We began to experience the effects of the encounter with the instrument voice in our first album Oltre, on that occasion was MC Dälek engage onto wonders on an unusual carpet made of Farfisa, string section, distorted piano and drums produced along with Oktopus: the result was exciting and we decided it would be nice to continue this path. Regarding collaborations, for us, everything has always revolved around those emotions that arise when sincerely sharing the stage and that then are transformed into friendship. This was evident with Acid Mothers Temple, with which we recorded a whole record at the end of a long European tour, and the same happened with Scott and Ryan we knew from playing with Girls Against Boys and Coliseum, and from which a sincere friendship was born and documented on Fertile.

How did you want to sound when you chose to work with Colin Stetson? In which way do the orchestrated arrangements reflect the album’s theme?

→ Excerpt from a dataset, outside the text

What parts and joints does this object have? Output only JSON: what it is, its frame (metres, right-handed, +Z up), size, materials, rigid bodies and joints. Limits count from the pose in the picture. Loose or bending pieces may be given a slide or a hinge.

Colin was the first musician we've worked with without having met on tour. In this case we played away and we were the first to throw the stone. We were planning to orchestrate the last track of the record and we were considering different possibilities until one morning we were literally electrocuted by a live video where this alien produced the primordial sound we were looking for. We felt stoked and soon we realized that we had some friends in common; it was worth it to try. And the answer came quite soon, as indeed Colin was immediately interested in the idea we proposed to him: we wanted a ghost orchestra projected into another era. We were looking for a specific sound and imagery but without imposing any tonal or harmonic constraint. After a few daunting weeks during which Mr. Stetson seemed to have disappeared, one day I got an invitation to download several gigabytes of material: Colin had composed almost twenty tracks—including flute, French horn, bass and tenor sax—which followed with such care the evolution of Shah Mat, that you can almost imagine that he has been playing with us since forever.